Касаясь «основных приемов» (?) воспроизведения текста писем, автор предисловия утверждает, что тексты печатаются по новой орфографии. Но достаточно беглого просмотра напечатанных текстов, чтобы убедиться в том, что воспроизведены они не по новой и не по старой орфографии. Ничего общего не имеет с новой орфографией печатание с прописной буквы таких слов, как «библия», «апостол», «божий», названия дней недели, месяцев года и т. п. Противоречит и старой, и новой орфографии напечатание вместе таких слов, как «если б», «если бы», «к тому» и отсутствие элементарно обязательных знаков пунктуации. Зато педантично взяты в редакторские скобки все зачеркнутые автором слова, а также зачеркнутые им запятые и скобки, под строку после текста внесены такие «примечания», как «Под строкой», «Над зачеркнутым: и», «Над зачеркнутым: сам», «Написано сверху на полях» и т. п.

Такие «приемы» публикации текстов не могут не производить самого удручающего впечатления, поэтому крайне необходимо более последовательно провести возвещенный в предисловии принцип публикации текстов по новой орфографии.

Обращает на себя внимание также ничем не оправданное нарушение хронологического принципа расположения печатных текстов (см. стр. 325–339).

В заключение считаем необходимым обратить Ваше внимание на настоятельную необходимость всю редакционную работу над томом завершить в возможно короткий срок и тем самым обеспечить выпуск его в свет в текущем году.

Приложения:

1) Ф. М. Достоевский, Письма, том III (передать А. С. Долинину).
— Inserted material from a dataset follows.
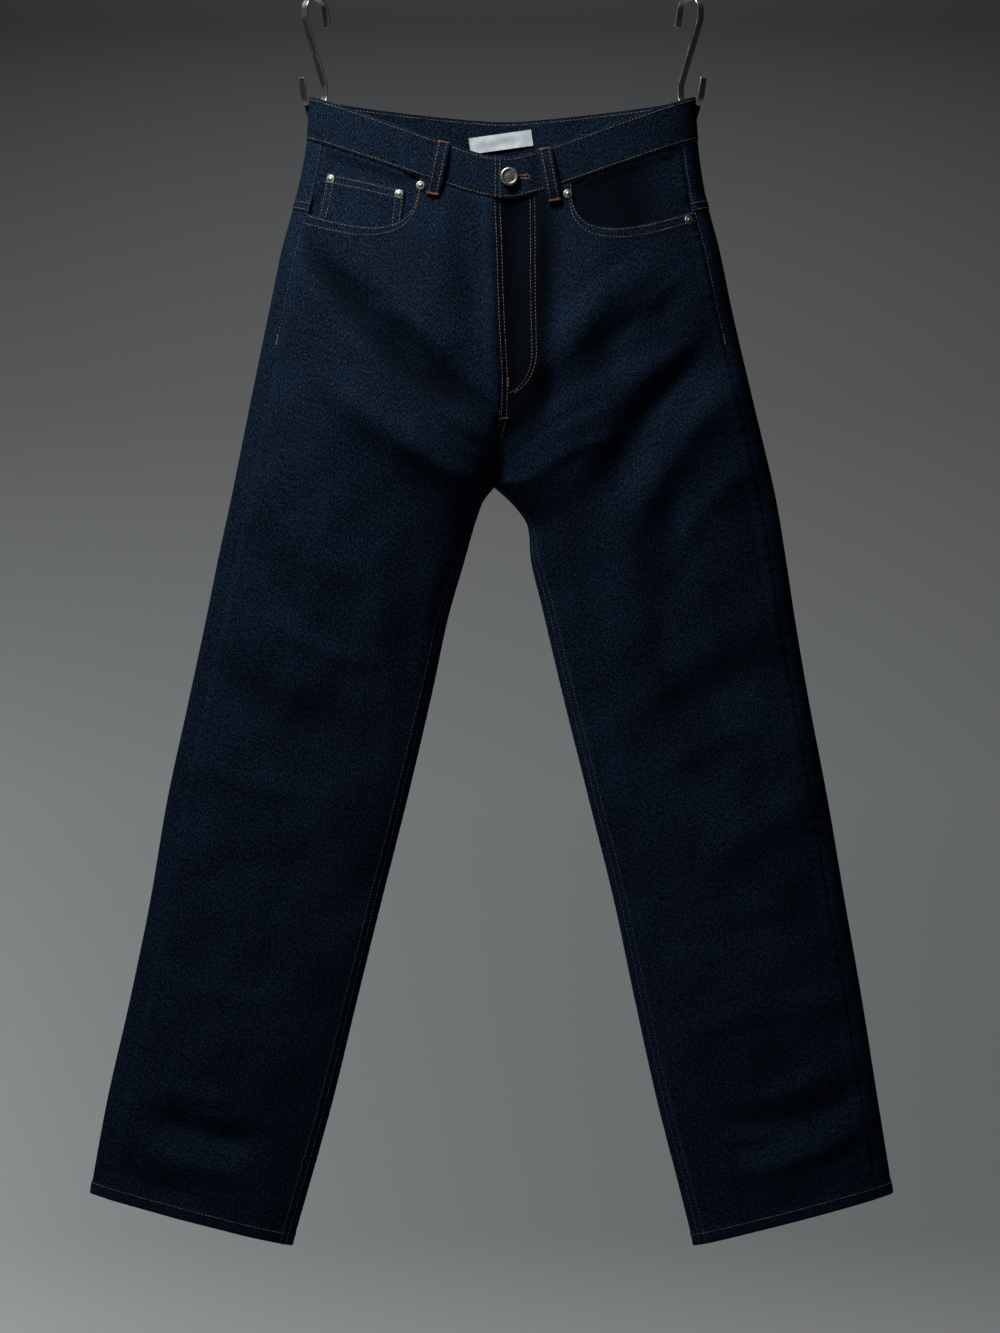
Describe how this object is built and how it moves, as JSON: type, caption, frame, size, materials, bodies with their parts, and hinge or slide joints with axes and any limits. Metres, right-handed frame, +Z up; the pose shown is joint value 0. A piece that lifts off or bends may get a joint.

2) Корректура четвертого тома.

Главный редактор Гослитиздата А. Пузиков

Зав. редакцией русской классической литературы В. Григоренко

Письмо А. С. Долинина в издательство «Советский писатель», ок. 1959 г. [874]

…«Гений – равный разве гению Шекспира» – сказал ведь о нем, Достоевском, Горький! А если он гений, «действительно гений», то – по слову В. И. Ленина – «не мог не отразить хотя бы некоторые существенные стороны революции». Так мы и праздновали, во всемирных масштабах, в согласии с постановлением Всемирного Совета Мира, в 1956 году юбилей Достоевского. И казалось тогда: вот, наконец, освободились от этого глупенького, пошлого, а на деле в высшей степени вредного шаблона: «Достоевский – реакционер в политике и… ату! его из области теории и истории, истории искусства и литературы!»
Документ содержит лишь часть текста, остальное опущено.